Bots do not have this problem. They execute the strategy they were programmed to execute without deviation, without second-guessing, and without the real-time financial anxiety that causes human traders to exit winning positions early and hold losing positions too long.
The most honest framing of the bot versus human debate is this: in the categories where humans still have genuine edge, the primary reason they fail to capture it is not that their analysis is wrong. It is that their execution disciplines break down under the psychological pressure of watching position values move in real time. Bots solve the discipline problem by removing the human from the execution loop entirely.
The practical solution for human traders who understand this is not to become a developer and build a bot. It is to use tools that solve the discipline and monitoring problems without requiring full automation. Knowing when a market is moving, what the signal behind the movement is, and whether that signal validates or invalidates your original thesis before you react emotionally is the core problem.

This is exactly what Laika AI addresses. Rather than watching your positions manually and reacting to every price tick, Laika monitors Polymarket's on-chain signals and market movements continuously, surfacing the specific information you need to make a rational decision rather than an emotional one. When a market you hold is moving and you need to know whether it is a real signal or noise, Laika surfaces the on-chain context before you react impulsively. When a new market opens in your specialist category with a potential mispricing before bots have focused attention there, Laika flags it.
The Strategies That Still Work for Humans in 2026
Given everything above, here is the honest practical framework.
Abandon ultra-short-duration crypto markets. The 5-minute and 15-minute direction markets are a bot domain. If you trade them manually, you are providing liquidity to automated systems that will take it from you faster than you can react.
Specialise in one long-duration category with genuine domain knowledge. The traders in the 7.6% who consistently profit are not generalists. They are specialists. Pick one category where your real-world knowledge gives you a probability estimation edge that no model currently trained on historical price data can replicate.
Focus on resolution criteria analysis. Read the Rules section before you look at the price on every single market you consider. The bot-resistant edge available from understanding resolution nuances better than the crowd is one of the most durable and underused advantages on the platform.
Use the new market window. Within the first 12 to 24 hours of a market opening in a low-attention category, automated systems are underrepresented. This is your window to apply domain expertise in a market that has not yet attracted the sophisticated participants who will close the gap later.

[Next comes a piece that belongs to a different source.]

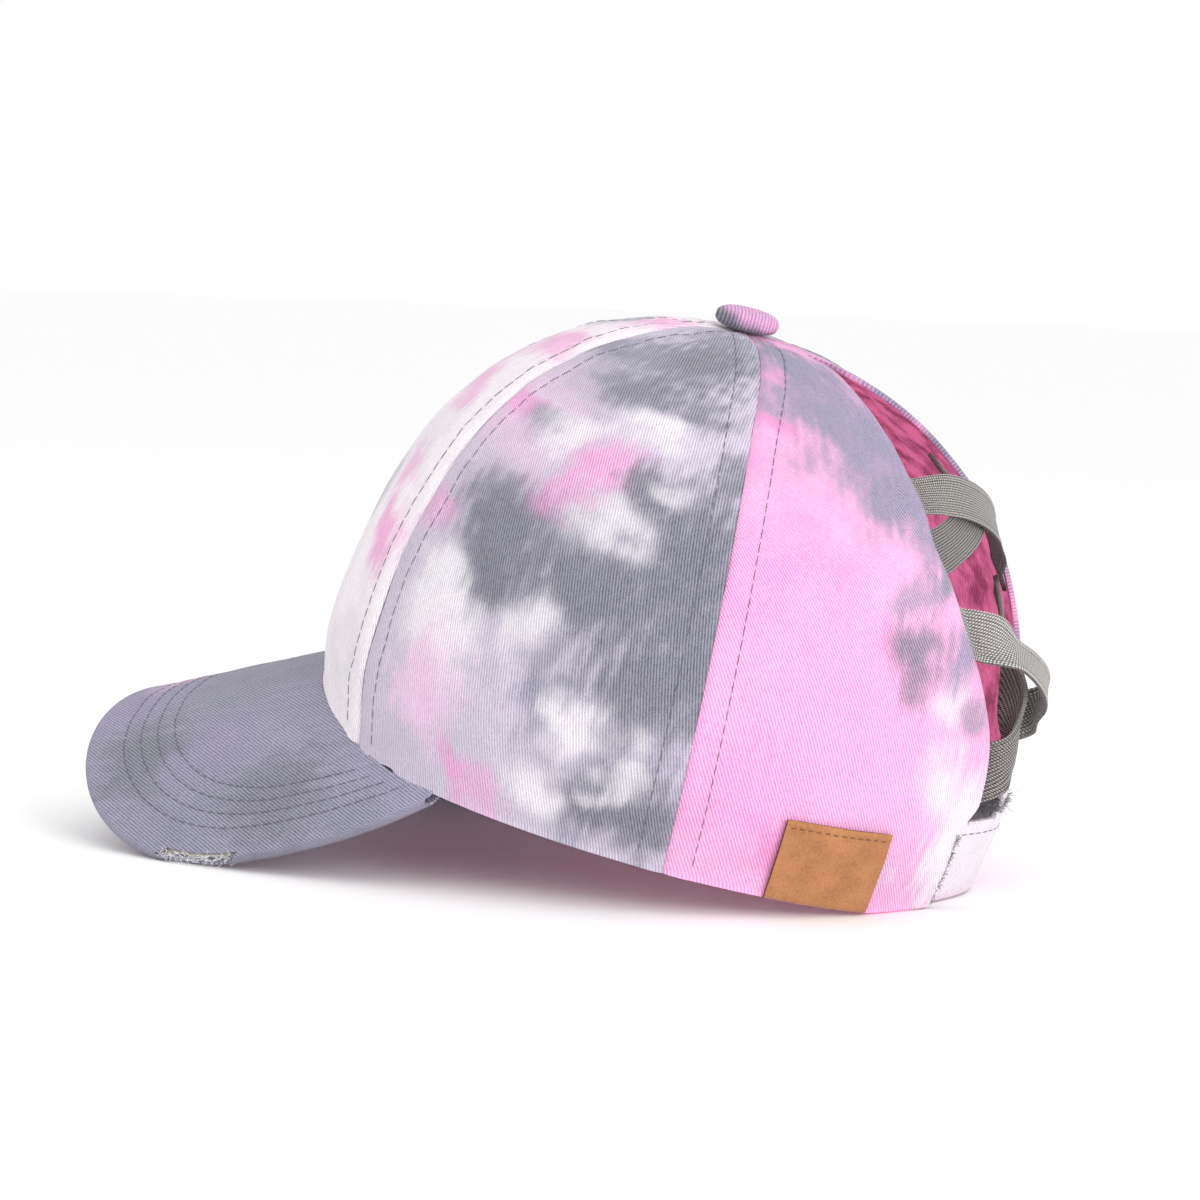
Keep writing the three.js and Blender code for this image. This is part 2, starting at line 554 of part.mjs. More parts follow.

Remove emotion from execution. Pre-commit your exit criteria before you enter. Write down the conditions under which you will sell, before the position is live and emotions are engaged. Traders who hold positions for 7-plus days with pre-committed exit criteria consistently outperform those who manage positions reactively.
Laika AI is the tool that makes these strategies executable at the speed the 2026 environment requires, without requiring you to become a developer. It surfaces new market opportunities in your categories, monitors your open positions for the signals that matter, and gives you the real-time on-chain context that separates rational decisions from emotional ones.
Frequently Asked Questions
Are most top Polymarket traders actually bots?
Yes, based on available data. Fourteen of the top twenty most profitable wallets on Polymarket's leaderboard exhibit patterns strongly consistent with automation. AI agents now represent over 30% of all wallet activity on the platform. Identifying bots involves looking for execution speeds measured in seconds rather than minutes, round-the-clock trading with no sleep patterns, mathematically precise position sizing, and trade timing regularity that no human maintains for days or weeks at a time.
Which Polymarket market categories are dominated by bots?
Ultra-short-duration crypto direction markets, specifically 5-minute and 15-minute BTC, ETH, and SOL contracts, are near-complete bot domains. Simple arbitrage opportunities, where YES plus NO prices sum below $1.00, are captured in an average of 2.7 seconds, down from 12.3 seconds in 2024, with 73% of arbitrage profits going to bots executing in under 100 milliseconds. High-volume, high-frequency market categories where execution speed determines the outcome are structurally inaccessible to manual human traders.
Where do human traders still have an edge over bots on Polymarket?
Humans retain genuine competitive advantage in four areas: long-duration fundamental markets requiring real domain expertise, resolution criteria analysis where institutional and legal nuances are not easily modelled, new markets in low-attention categories within the first 24 hours before automated systems have focused there, and complex analytical markets where the informational edge requires genuine subject-matter expertise rather than execution speed.
Why do human traders with correct predictions still lose money?
The emotion tax. Traders who hold positions for under 24 hours underperform those with 7-plus day hold times by an average of 18%. Most losses come from premature exits triggered by seeing adverse price movements rather than from fundamentally incorrect analysis. A trader who buys at $0.42 with a correct thesis of 62% true probability but sells at $0.38 after a temporary price drop has correct analysis and a losing trade. Bots do not make this error because they have no capacity for fear-based decision-making.
Can a regular person compete on Polymarket against bots in 2026?
Yes, but only in specific categories and with realistic expectations. The categories where humans genuinely compete, long-duration political and economic markets, resolution criteria analysis, new low-attention market opportunities, are not speed games. They are knowledge and discipline games. The human traders who consistently profit in 2026 are those who have accepted the bot-dominated categories as inaccessible, built genuine expertise in one or two remaining areas, and removed emotion from their execution through pre-commitment and real-time monitoring tools.
Disclaimer: This article is for educational purposes only and does not constitute financial or investment advice. Prediction market trading involves real financial risk including total loss of capital. Always conduct your own research before placing any trade.